Едва все насладятся созерцанием этого благородного обломка какой-то проклятой уже эпохи, — одни пребудут безразличными (у них не будет сил постичь); другие, взволнованные, с глазами, полными слез, обменяются взглядом, а тамошние поэты, чувствуя, как хмель смутной славы зажигает потухшие глаза, побредут к своим свечам, преследуемые Ритмом, забыв, что живут в эпоху, пережившую Красоту.
* * *
Мир исчезнет… Что ему впредь делать под солнцем? Ведь предположив, что он продолжает длиться материально, можно ли утверждать, что это достойное существование? Не хочу сказать, что он сведется к шутовскому беспорядку Южно-Американских республик и что, быть может, мы вернемся к дикости и поползем с ружьем в руках по заросшим травой руинам цивилизации искать корм. Нет. Подобные приключения предполагали бы некую жизненную энергию, эхо первых веков.

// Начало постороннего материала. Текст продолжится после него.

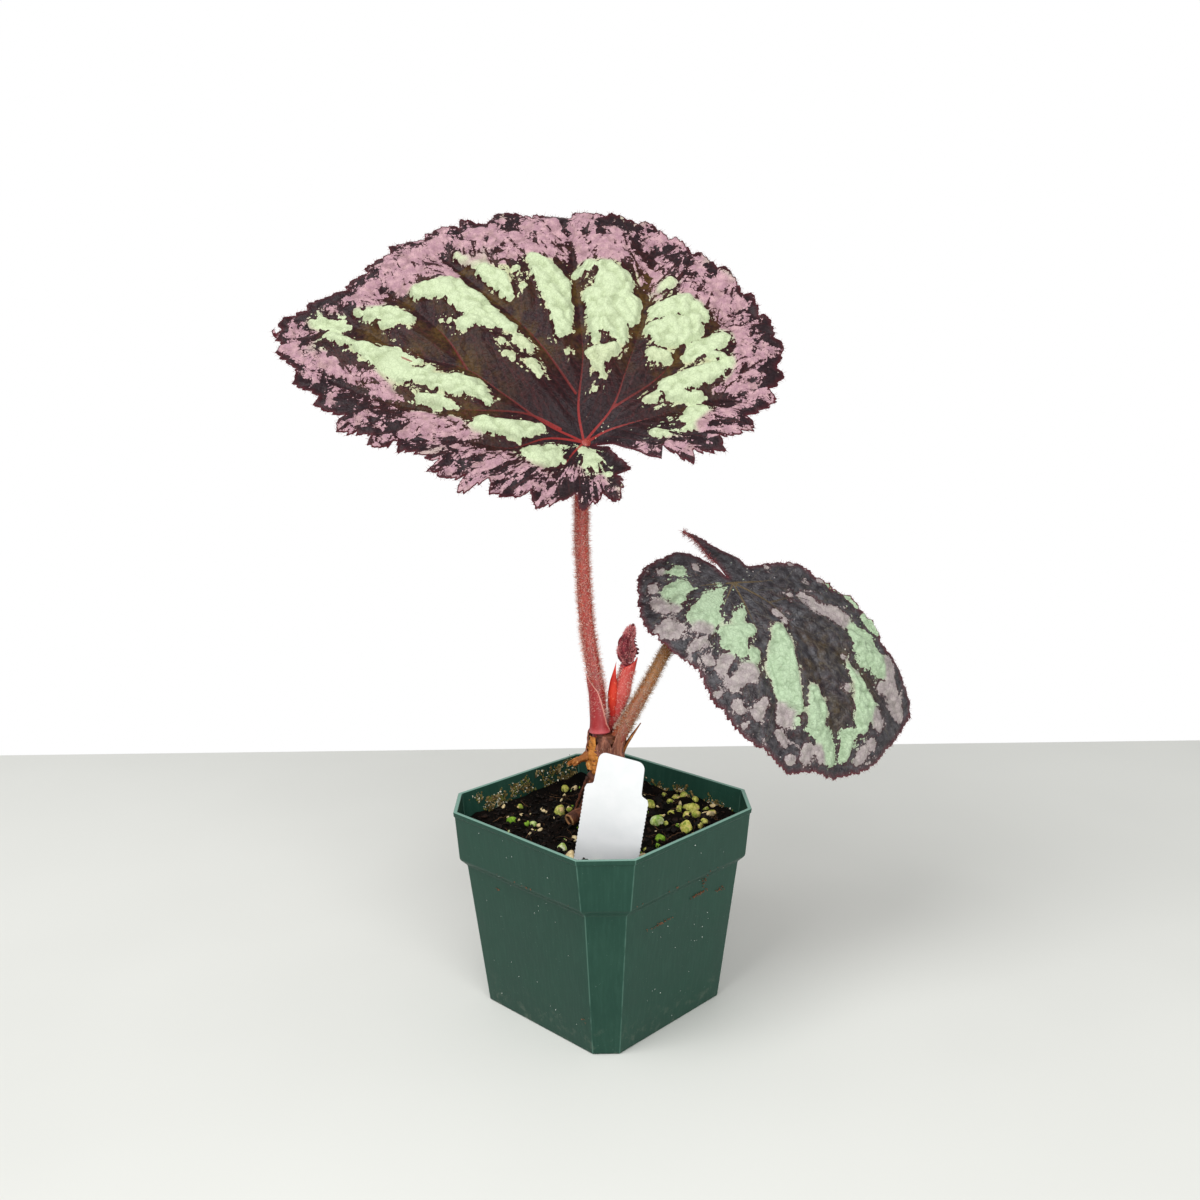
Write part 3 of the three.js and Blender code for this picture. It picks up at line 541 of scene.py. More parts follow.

Мы погибнем от того, что давало иллюзию жизни. Техника настолько американизирует нас; прогресс настолько атрофирует в нас духовность, что никакие кровавые, святотатственные и противоестественные мечтания фантазеров не смогут сравниться с последствиями этого. Обращаюсь к любому, желающему возразить, что жизнь продолжается.
О религии, полагаю, бесполезно разглагольствовать, искать ее обломки…
Человеческое воображение может легко представить республики или прочие государства, достойные славы, если они управляются святыми, избранными. Но не политическими учреждениями будет характеризоваться всеобщая разруха или всеобщий прогресс; дело вовсе не в названии. Это произойдет от опошления сердец.
Ребенок сбежит из дому, но не в восемнадцать лет, а в двенадцать… Он сбежит не для того, чтобы освободить красавицу-узницу из башни; не для того, чтобы обессмертить чердак возвышенными мыслями, а для того, чтобы организовать прибыльное дело, обогатиться, конкурируя со своим мерзким папашей, основателем и акционером газеты…
Все, что не будет стремлением к Плутосу, будет расценено как бесконечная глупость. Правосудие (если в эту счастливую эпоху еще способно будет существовать правосудие) станет преследовать граждан, не сумевших сколотить состояние.